→ What needs to be done
Gather the lines from the material that contain "code".

** begin Data in this exercise **

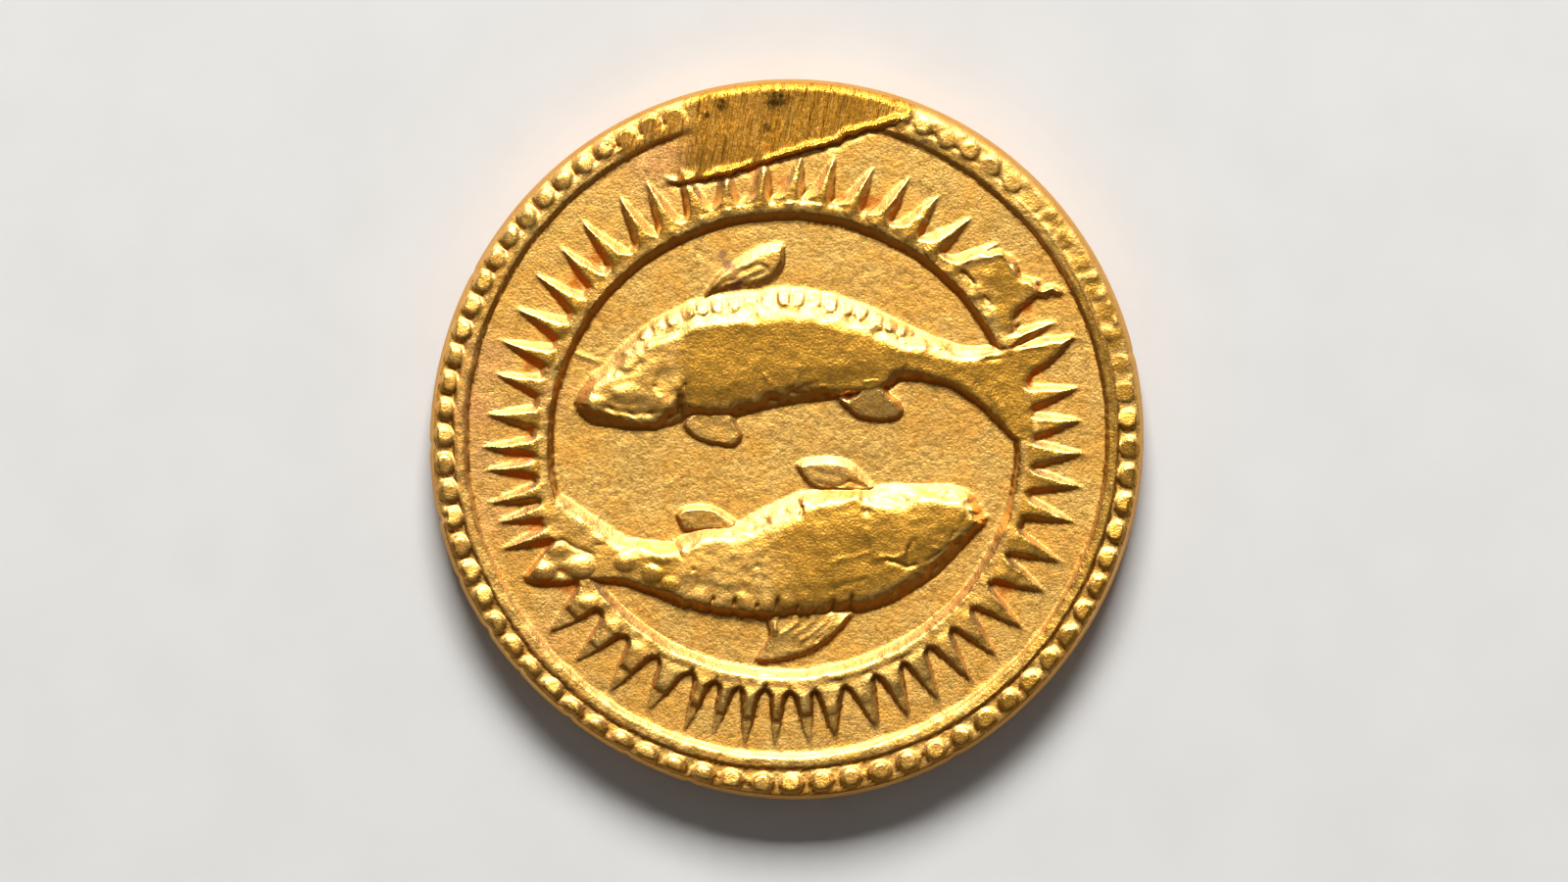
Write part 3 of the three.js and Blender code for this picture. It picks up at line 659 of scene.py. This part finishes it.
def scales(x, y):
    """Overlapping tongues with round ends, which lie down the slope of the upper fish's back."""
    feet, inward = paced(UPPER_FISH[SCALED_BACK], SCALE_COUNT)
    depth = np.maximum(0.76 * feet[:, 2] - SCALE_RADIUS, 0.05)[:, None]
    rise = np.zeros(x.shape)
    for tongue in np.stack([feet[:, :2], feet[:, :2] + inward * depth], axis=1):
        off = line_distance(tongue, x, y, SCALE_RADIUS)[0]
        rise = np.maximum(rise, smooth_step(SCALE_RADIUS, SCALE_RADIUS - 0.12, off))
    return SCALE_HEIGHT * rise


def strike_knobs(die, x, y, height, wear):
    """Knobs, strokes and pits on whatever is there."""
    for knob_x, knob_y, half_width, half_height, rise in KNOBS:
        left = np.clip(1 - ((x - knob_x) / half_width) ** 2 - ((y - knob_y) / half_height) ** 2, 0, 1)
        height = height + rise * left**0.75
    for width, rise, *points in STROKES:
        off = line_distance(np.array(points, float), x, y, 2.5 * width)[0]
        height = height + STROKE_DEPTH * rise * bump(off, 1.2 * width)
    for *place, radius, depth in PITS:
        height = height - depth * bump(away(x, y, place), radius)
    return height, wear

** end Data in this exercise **
** begin Data in this exercise **

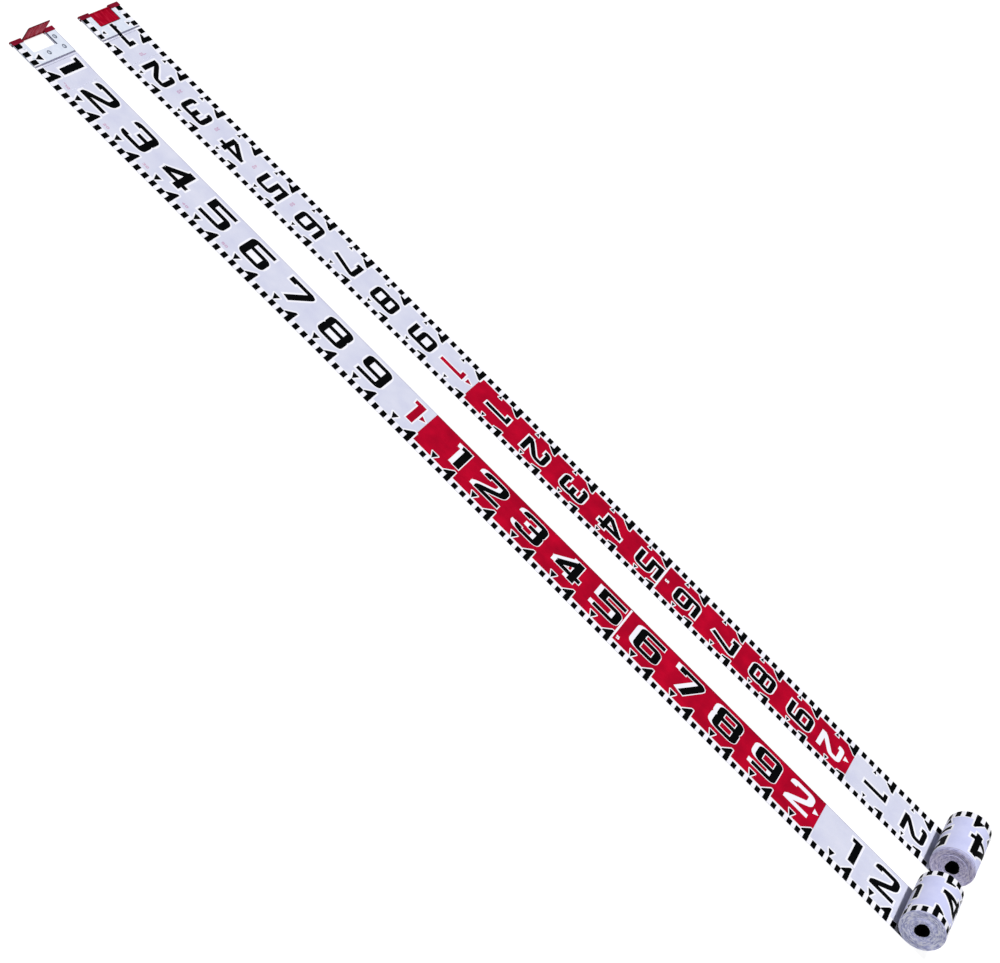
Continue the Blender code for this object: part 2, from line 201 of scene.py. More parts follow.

** end Data in this exercise **

→ Solution for this exercise
Write part 3 of the three.js and Blender code for this picture. It picks up at line 659 of scene.py. This part finishes it.
Continue the Blender code for this object: part 2, from line 201 of scene.py. More parts follow.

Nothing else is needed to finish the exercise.